Mentre Jo cerca con ostinazione quasi ossessiva la piena indipendenza, lottando strenuamente contro ogni struttura sociale che va a ledere la sua libertà, Amy diviene gradualmente consapevole del mondo che la circonda. Da ragazzina innamorata dell’idea stessa di amore, accecata dal desiderio di un futuro migliore in cui poter comprare “tutto ciò che desidera”, diviene donna che si fa carico di grosse responsabilità, alimentate da una lucidità e maturità che forse nelle altre sorelle manca. Illuminante ciò che le dice la zia March, «Sei tu la speranza della famiglia ora. Sarà compito tuo mantenere tutti loro», che potremmo ricondurre ad un passo del romanzo in cui Amy stessa afferma:

«One of us must marry well. Meg didn’t, Jo won’t, Beth can’t yet, so I shall, and make everything okay all around.»


È qui che tutto si rovescia: Amy comprende la necessità di fare un buon matrimonio, seppur basato sulla convenienza, mentre Jo si crogiola nella sua presunta superiorità morale, precludendosi ogni opportunità offertale, in virtù di una considerazione infima di qualsiasi cosa legata al patriarcato e tutto ciò che lo rappresenta. Il matrimonio, il romanticismo, l’alta società, vengono demonizzati in maniera assoluta, a prescindere dal fatto che possano avere sia lati positivi che negativi: per lei è tutto bianco o nero, e l’assenza di sfumature la rende incapace di inserirsi nel mondo in cui vive. È la capacità di adattamento che differenzia le due sorelle, tanto simili nel temperamento e tanto diverse nel loro sguardo verso il mondo.


«Io non sono un poeta, sono solo una donna, e in quanto donna non posso guadagnarmi da vivere da sola. Non abbastanza per mantenermi o per sfamare la mia famiglia. E se avessi dei soldi miei, cosa che non ho, apparterrebbero a mio marito nel momento in cui mi sposasse. E i nostri figli sarebbero suoi, non miei. Sarebbero una sua proprietà quindi non startene lì a dirmi che il matrimonio non è una questione economica perché lo è. Magari non lo sarà per te, ma di sicuro lo è per me».

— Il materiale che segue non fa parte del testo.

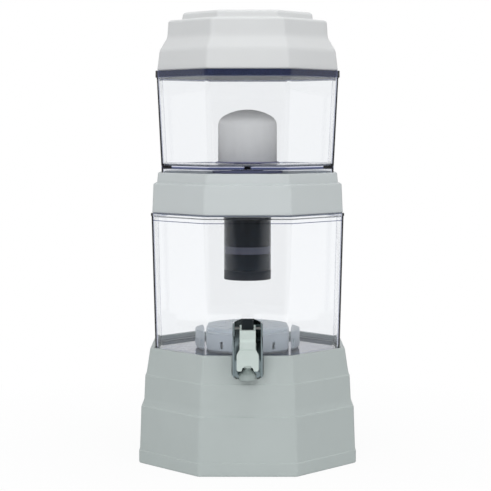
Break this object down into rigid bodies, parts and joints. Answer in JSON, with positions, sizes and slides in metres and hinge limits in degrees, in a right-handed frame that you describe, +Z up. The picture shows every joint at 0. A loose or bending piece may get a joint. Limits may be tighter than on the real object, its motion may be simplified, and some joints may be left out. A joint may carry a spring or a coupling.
{
  "type": "gravity water filter with tap",
  "caption": "Octagonal countertop gravity water filter: clear upper and lower tanks, ceramic dome, screw-in cartridge, mineral cassette, stepped stand and lever tap.",
  "frame": {"origin": "middle of the stand's bottom rim, on the surface that it stands on", "axes": "+Z up, -Y towards the user: the tap is on the -Y side"},
  "size_m": [0.2664, 0.2855, 0.55],
  "materials": {
    "stand_plastic": "moulded ABS, pale grey-green white, semi-gloss",
    "ring_plastic": "moulded ABS, semi-gloss",
    "lid_plastic": "moulded ABS, semi-gloss",
    "tank_clear": "clear moulded acrylic-like plastic with a faint blue tint",
    "ceramic": "unglazed white ceramic",
    "plate_plastic": "grey-violet moulded plastic",
    "soft_rubber": "soft black rubber",
    "silicone": "white silicone",
    "cartridge_tint": "dark smoke-tinted plastic",
    "cartridge_dark": "dark grey plastic",
    "carbon": "black granular carbon",
    "felt": "grey filter felt",
    "cassette_clear": "blue-grey translucent plastic",
    "minerals": "small mineral stones",
    "tap_white": "white moulded plastic",
    "tap_grey": "grey moulded plastic",
    "shroud_smoke": "smoked chrome plating",
    "pad_black": "black soft-touch plastic",
    "steel": "stainless steel"
  },
  "bodies": {
    "stand": {"base_shell": "stand_plastic"},
    "tank_lower": {"lower_tank": "tank_clear", "tap_body": "tap_white", "tap_bonnet": "tap_grey", "tap_washer_front": "soft_rubber", "tap_washer_rear": "soft_rubber", "tap_nut": "tap_white", "tap_shroud": "shroud_smoke", "lever_pin": "steel", "tap_spout": "tap_grey", "valve_spring": "steel"},
    "lever": {"tap_lever": "tap_white", "lever_pad": "pad_black"},
    "plunger": {"valve_plunger": "tap_grey", "valve_cup": "silicone"},
    "cassette": {"cassette_dish": "cassette_clear", "mineral_bed": "minerals"},
    "cassette_cover": {"cassette_lid": "cassette_clear"},
    "ring": {"middle_ring": "ring_plastic"},
    "tank_upper": {"upper_tank": "tank_clear", "ceramic_dome": "ceramic", "dome_plate": "plate_plastic", "dome_washer": "soft_rubber"},
    "gasket": {"cartridge_gasket": "soft_rubber"},
    "cartridge": {"cartridge_cap": "plate_plastic", "cartridge_housing": "cartridge_tint", "cartridge_grid": "cartridge_dark", "lower_bed": "carbon", "divider_pad": "felt", "carbon_bed": "carbon", "upper_pad": "felt"},
    "lid": {"lid_shell": "lid_plastic"}
  },
  "joints": [
    {"name": "tank_lift", "type": "slide", "parent": "stand", "child": "tank_lower", "axis": [0, 0, 1], "range_m": [0, 0.04]},
    {"name": "ring_lift", "type": "slide", "parent": "tank_lower", "child": "ring", "axis": [0, 0, 1], "range_m": [0, 0.1]},
    {"name": "upper_lift", "type": "slide", "parent": "ring", "child": "tank_upper", "axis": [0, 0, 1], "range_m": [0, 0.14]},
    {"name": "lid_lift", "type": "slide", "parent": "tank_upper", "child": "lid", "axis": [0, 0, 1], "range_m": [0, 0.06]},
    {"name": "cassette_lift", "type": "slide", "parent": "tank_lower", "child": "cassette", "axis": [0, 0, 1], "range_m": [0, 0.025]},
    {"name": "cover_lift", "type": "slide", "parent": "cassette", "child": "cassette_cover", "axis": [0, 0, 1], "range_m": [0, 0.02]},
    {"name": "lever_press", "type": "hinge", "parent": "tank_lower", "child": "lever", "pos_m": [0, -0.12598, 0.1757], "axis": [-1, 0, 0], "range_deg": [0, 14], "stiffness_Nm_per_rad": 0.15, "springref_deg": -8.59},
    {"name": "plunger_lift", "type": "slide", "parent": "tank_lower", "child": "plunger", "axis": [0, 0, 1], "range_m": [0, 0.0028], "deforming": ["valve_spring"]},
    {"name": "cartridge_drop", "type": "slide", "parent": "tank_upper", "child": "gasket", "axis": [0, 0, -1], "range_m": [0, 0.0046]},
    {"name": "cartridge_turn", "type": "hinge", "parent": "gasket", "child": "cartridge", "pos_m": [0, 0, 0.34], "axis": [0, 0, 1], "range_deg": [0, 540]}
  ],
  "couplings": [
    {"joint": "plunger_lift", "follows": "lever_press", "m_per_rad": 0.01064},
    {"joint": "cartridge_drop", "follows": "cartridge_turn", "m_per_rad": 0.00047746}
  ]
}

Questa scena ha una forza incredibile, le dure parole che Amy rivolge a Laurie mostrano quanto totale sia la sua dedizione nei confronti del benessere della sua famiglia: quella ragazzina apparentemente superficiale nasconde una donna forte, capace di sacrificarsi per coloro che ama. Jo scopre solo più tardi che amore e realizzazione personale non sono fra loro nemici, ma possono coesistere nel momento in cui si trova la persona giusta con cui poter avere un rapporto alla pari. Ed è proprio grazie a questa nuova presa di coscienza che riesce finalmente a diventare una donna libera e pienamente soddisfatta. In un finale che ricorda quello delle favole, tutti sono felici: Jo pubblica il suo libro, trova in Friedrich un compagno amorevole con il quale trasformare la casa di sua zia in un Istituto per ragazzi, mentre Amy riesce ad avere il suo lieto fine con Laurie, sposandosi senza rinunciare all’amore.


Si può essere una donna forte in tanti modi, e le sorelle March ne sono la dimostrazione. In un’epoca che era ancora dominata da un maschilismo dilagante, Jo, Amy, Meg e Beth hanno dimostrato di essere femministe restando sempre fedeli a se stesse, ognuna col suo personalissimo punto di vista, seguendo i propri desideri, senza tradire mai la propria essenza di piccola grande donna.